Situation Reports (SITREP) are sent to commanders by request, scheduled, or situational necessity. Proper SITREP’s provide decision makers and readers a quick and clear understanding of the current situation.
With a proper SITREP, commanders of ground forces maintain critical situational awareness.
- First, thank you for your service. A career dedicated to freedom should be recognized even if your personal contributions cannot since I’m assuming they’re mostly all classified.
Thanks, but I can’t say I think of it as service. I enjoyed my time doing counterterrorism work, had very few personal sacrifices, and was in relative safety the whole time. It was my dream job and I did it out of personal passion. I hope what I was involved with made a difference, and my biggest contributions were simply giving the job 110% so people who were in harms way came home (Albeit not the “bad guys”).
- How did you come up with the plot for The Presence of Evil?
My publishing contract called for three books. The first one and the third one I had already fleshed out. The second one, Presence of Evil, had to be a bridge. I wasn’t traveling much at the time aside from New York, which has been overdone with terror plots, so I decided to bring it back home to Chicago. Write what you know, and I thought a nice convergence of evil set around St. Patrick’s Day would be real fun. The city is a drunken mess and cops are working overtime, which made for a good stir of the pot.
- What type of research did you do for this novel?
I don’t think I had to do much research at all. One of my drinking buddies is a nuclear physicist at one of the local plants, so we discussed some things over a few pints. I did have to drive into the rough and impoverished Lawndale neighborhoods for some site tours to assess streets and buildings. I’m in the FBI Field Office fairly regularly, so fitting that in (as appropriate) to the Lawndale and UIC area and story was also pretty easy. In short, I just drove around my town deciding what to break.
- As a writer, is it difficult to kill a character?
Yes and no. I am not a very structured writer, but I do create a loose outline. If I can’t see how a character fits in, I leave some of the outline open. If I’m writing and the situation presents itself as something plausible given the circumstances, away we go. Game of Thrones was pretty good template for freeing up the opportunity or rather the reality of danger in character worlds. Some characters I would like to have used later in other books, but it seemed artificial to keep them as a favorite. I remember the first time watching the movie To Live and Die in LA when what I thought was a main character was blown away. That has always stuck with me as both shocking and cool but a reality for that storyline.
- Your novels tackle PTSD and this one particularly ponders a bit into veteran suicide. Can you elaborate on the topic from a real-world perspective and what it means to you?

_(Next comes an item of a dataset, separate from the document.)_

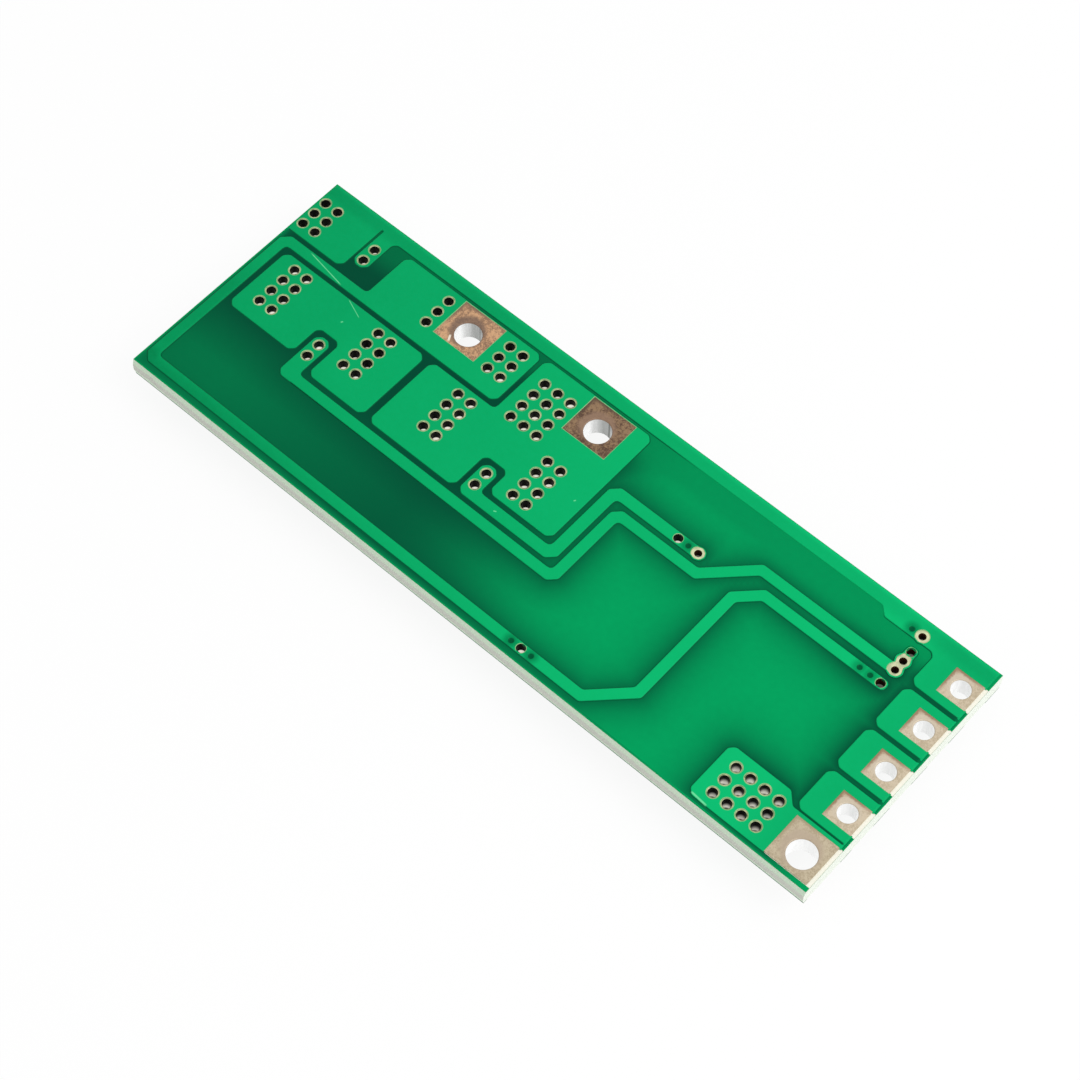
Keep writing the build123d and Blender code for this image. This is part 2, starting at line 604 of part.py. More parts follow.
def ic_case():
    """Moulded case of the protection IC, drafted from its middle."""
    outline, middle = Rectangle(IC_WIDTH, IC_LENGTH), (IC_STANDOFF + IC_HEIGHT) / 2
    case = raised(outline, middle - IC_STANDOFF, IC_STANDOFF)
    return case + extrude(Pos(0, 0, middle) * outline, IC_HEIGHT - middle, taper=CASE_DRAFT)


def ic_leads():
    """Two rows of gull-wing leads."""
    drop = (IC_STANDOFF + IC_HEIGHT + IC_LEAD_THICKNESS) / 2
    lead = gull_wing((IC_SPAN - IC_WIDTH) / 2, IC_FOOT, drop, IC_LEAD_THICKNESS, IC_LEAD_WIDTH)
    first = -(IC_PINS - 1) / 2 * IC_PITCH
    return Part() + [Rot(0, 0, turn) * Pos(first + i * IC_PITCH, -IC_WIDTH / 2) * lead
                     for turn in (90, -90) for i in range(IC_PINS)]


def balance_transistor():
    """Small moulded transistor on three flat leads."""
    case = raised(Rectangle(SOT_WIDTH, SOT_LENGTH), SOT_HEIGHT - SOT_STANDOFF, SOT_STANDOFF)
    near, reach, half = SOT_WIDTH / 2 - 0.05, SOT_SPAN / 2, SOT_LEAD_WIDTH / 2
    feet = block(-reach, -near, -half, half)
    feet += [block(near, reach, y - half, y + half) for y in (-SOT_PITCH, SOT_PITCH)]
    return case + raised(feet, SOT_LEAD_THICKNESS, 0)


def chip(length, width, height, terminal):
    """Ceramic chip with a metal terminal wrapped round each end."""
    body = raised(Rectangle(length, width - 2 * CHIP_COAT), height - 2 * CHIP_COAT, CHIP_COAT)
    end = (length - terminal) / 2
    return body + raised(patch(end, 0, terminal, width) + patch(-end, 0, terminal, width), height, 0)


def under(shape, x, y):
    """A part turned over and seated on the copper under the board."""
    return Pos(x, y, UNDER_COPPER) * Rot(0, 180, 0) * shape


def parts_under_board():
    """Every soldered part by name."""
    parts = {
        "protection_ic_case": under(ic_case(), IC_X, IC_Y),
        "protection_ic_leads": under(ic_leads(), IC_X, IC_Y),
        "sense_resistor": under(chip(*SHUNT_CHIP), SHUNT_X, SHUNT_Y),
    }
    for i, x in enumerate(MOSFET_X, 1):
        parts[f"mosfet_{i}_case"] = under(mosfet_case(), x, CASE_FRONT)
        parts[f"mosfet_{i}_lead_frame"] = under(mosfet_frame(), x, CASE_FRONT)
    for i, y in enumerate(CELL_ROWS, 1):
        parts[f"balance_resistor_{i}"] = under(chip(*BALANCE_CHIP), BALANCE_X, y)
        parts[f"balance_transistor_{i}"] = under(balance_transistor(), TRANSISTOR_X, y)
        parts[f"filter_capacitor_{i}"] = under(Rot(0, 0, 90) * chip(*CAPACITOR_CHIP), CAPACITOR_X, y)
    return parts


def main():
    os.makedirs("parts", exist_ok=True)
    centre = Pos(-BOARD_LENGTH / 2, -FACE_WIDTH / 2)
    nodes = {name: solder_side_copper(net) for name, net in NETS.items()}
    nodes.update({name: component_side_copper(outline) for name, outline in UNDER.items()})
    nodes["laminate"] = laminate()
    nodes["solder_mask_top"] = solder_mask_top()
    nodes["solder_mask_under"] = solder_mask_under()
    nodes.update(parts_under_board())
    for name, solid in nodes.items():
        export_step(centre * solid, f"parts/{name}.step")


main()
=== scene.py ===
import math

import bpy
import numpy as np
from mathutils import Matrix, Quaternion, Vector
from mathutils.geometry import delaunay_2d_cdt


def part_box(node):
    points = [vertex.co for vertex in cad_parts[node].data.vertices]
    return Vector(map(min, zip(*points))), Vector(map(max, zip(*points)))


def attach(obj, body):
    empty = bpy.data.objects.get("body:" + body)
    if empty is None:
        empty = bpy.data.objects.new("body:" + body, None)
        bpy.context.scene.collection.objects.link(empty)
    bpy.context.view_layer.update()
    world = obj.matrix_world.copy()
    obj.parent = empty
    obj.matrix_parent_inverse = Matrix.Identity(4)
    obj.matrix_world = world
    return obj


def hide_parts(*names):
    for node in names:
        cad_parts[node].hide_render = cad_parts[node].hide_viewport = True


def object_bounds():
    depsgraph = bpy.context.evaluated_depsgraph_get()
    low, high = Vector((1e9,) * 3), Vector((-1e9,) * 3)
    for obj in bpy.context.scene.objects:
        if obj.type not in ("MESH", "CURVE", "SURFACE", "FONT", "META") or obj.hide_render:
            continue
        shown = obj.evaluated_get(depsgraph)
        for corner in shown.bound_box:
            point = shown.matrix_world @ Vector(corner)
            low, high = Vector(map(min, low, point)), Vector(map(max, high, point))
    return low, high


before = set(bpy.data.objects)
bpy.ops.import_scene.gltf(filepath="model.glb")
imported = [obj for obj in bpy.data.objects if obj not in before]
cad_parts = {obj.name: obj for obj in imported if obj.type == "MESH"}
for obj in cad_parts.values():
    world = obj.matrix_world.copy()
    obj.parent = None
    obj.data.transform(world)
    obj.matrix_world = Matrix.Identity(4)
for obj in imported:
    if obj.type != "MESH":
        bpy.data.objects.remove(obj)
cad_low, cad_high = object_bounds()

# ---------------------------------------------------------------------------
# The laminate. Woven glass in epoxy, 1.6 mm thick, snapped out of its panel along scores that
# leave a sloped facet above and below and a torn web between them on the two long edges.
# Its drilled holes are a plating's thickness wider than the bores that are left in them.

MM = 0.001
FACE_LEVEL = 3.97  # millimetres, as every length below that is not passed to Blender
UNDER_LEVEL = 2.37
PLATING = 0.03
VIA_BORE = 0.31
ROUND = 24  # sides of a small round bore
WIDE_ROUND = 64  # sides of a wire hole
FEW_SIDES = 10  # a via's bore has fewer sides than this in the solids, a wire hole more
SCORE = 0.5
WEB_STEP = 0.1
TEAR = 0.05


def loops_at(node, level):
    """Outlines of the faces of a CAD node that lie in one level plane, as arrays of (x, y).

    An edge of one triangle only is a rim edge, and the rim edges are followed head to tail. The
    faces lie to the left of the way along, seen from the side that they face.
    """
    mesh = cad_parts[node].data
    points = np.empty(3 * len(mesh.vertices))
    mesh.vertices.foreach_get("co", points)
    corners = np.empty(3 * len(mesh.polygons), int)
    mesh.polygons.foreach_get("vertices", corners)
    points, merged = np.unique(np.round(points.reshape(-1, 3) / MM, 4), axis=0, return_inverse=True)
    faces = merged.ravel()[corners].reshape(-1, 3)
    faces = faces[np.all(abs(points[faces][:, :, 2] - level) < 0.002, axis=1)]
    edges = {(a, b) for a, b in np.vstack([faces[:, [0, 1]], faces[:, [1, 2]], faces[:, [2, 0]]]).tolist()}
    onward = {a: b for a, b in edges if (b, a) not in edges}
    found = []
    while onward:
        start, way = min(onward), []
        while start in onward:
            way.append(start)
            start = onward.pop(start)
        found.append(points[way][:, :2])
    return found


def area(loop):
    """Area inside an outline: half the sum of the cross products of neighbouring points."""
    x, y = loop.T
    return 0.5 * np.sum(x * np.roll(y, -1) - np.roll(x, -1) * y)


def middle(loop):
    return (loop.min(axis=0) + loop.max(axis=0)) / 2


def reach(loop):
    return np.hypot(*(loop - middle(loop)).T).max()


def ring(centre, radius, sides=ROUND, hole=True):
    """A circle's points, clockwise for a hole, so that the sheet is to the left of the way round."""
    turn = np.linspace(0, 2 * math.pi, sides, endpoint=False) * (-1 if hole else 1)
    return np.asarray(centre) + radius * np.column_stack([np.cos(turn), np.sin(turn)])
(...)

I have no personal affliction, but a number of my friends do. I’ve seen how a good number of them were drinking pretty heavily a decade ago and were in and out of marriages. Many of them are now seeking help. Through social media, however, I started seeing an increasing amount of acquaintances succumb to suicide. In particular, the coming out of many Deltas who have been staring over that cliff was pretty sobering. It only seemed right to address it in the books since it is the reality of combat elites, especially those who have been on multiple high-speed deployments. I’m not trying to make a statement or be an arm’s length advocate, as someone who was never in combat, but I’d like to support them. PTSD and veteran suicide are a reality, and I can’t see how you write a military thriller based on dark realism if it isn’t incorporated as part of that fabric and grim reality.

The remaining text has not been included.